This is a book about a radical idea.
An idea that’s long been known to make rulers nervous. An idea denied by religions and ideologies, ignored by the news media and erased from the annals of world history.
At the same time, it’s an idea that’s legitimised by virtually every branch of science. One that’s corroborated by evolution and confirmed by everyday life. An idea so intrinsic to human nature that it goes unnoticed and gets overlooked.
If only we had the courage to take it more seriously, it’s an idea that might just start a revolution. Turn society on its head. Because once you grasp what it really means, it’s nothing less than a mind-bending drug that ensures you’ll never look at the world the same again
So what is this radical idea?
That most people, deep down, are pretty decent.
I don’t know anyone who explains this idea better than Tom Postmes, professor of social psychology at the University of Groningen in the Netherlands. For years, he’s been asking students the same question.
Imagine an airplane makes an emergency landing and breaks into three parts. As the cabin fills with smoke, everybody inside realises: We’ve got to get out of here. What happens?
- On Planet A, the passengers turn to their neighbours to ask if they’re okay. Those needing assistance are helped out of the plane first. People are willing to give their lives, even for perfect strangers.
- On Planet B, everyone ’s left to fend for themselves. Panic breaks out. There ’s lots of pushing and shoving. Children, the elderly, and people with disabilities get trampled underfoot.

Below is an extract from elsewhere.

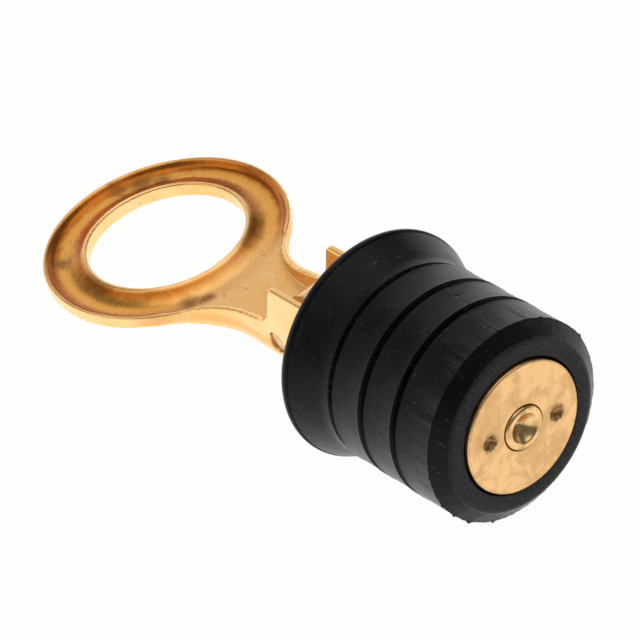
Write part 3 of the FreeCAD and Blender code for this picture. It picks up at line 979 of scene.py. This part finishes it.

Now the question: Which planet do we live on? “I would estimate about 97 per cent of people think we live on Planet B,” says Professor Postmes. “The truth is, in almost every case, we live on Planet A.” Doesn’t matter who you ask. Left wing or right, rich or poor, uneducated or well read – all make the same error of judgement.
“They don’t know. Not freshman or juniors or grad students, not professionals in most cases, not even emergency responders,” Postmes laments. “And it’s not for a lack of research. We’ve had this information available to us since World War II.” Even history’s most momentous disasters have played out on Planet A.
Take the sinking of the Titanic. If you saw the movie, you probably think everybody was blinded by panic (except the string quartet). In fact, the evacuation was quite orderly. One eyewitness recalled that “there was no indication of panic hysteria, no cries of fear, and no running to and fro”.
Or take the September 11 2001 terrorist attacks. As the Twin Towers burned, thousands of people descended the stairs calmly, even though they knew their lives were in danger. They stepped aside for firefighters and the injured. “And people would actually say: ‘No, no, you first,’” one survivor later reported. “I couldn’t believe it, that at this point people would actually say ‘No, no, please take my place.’ It was uncanny.”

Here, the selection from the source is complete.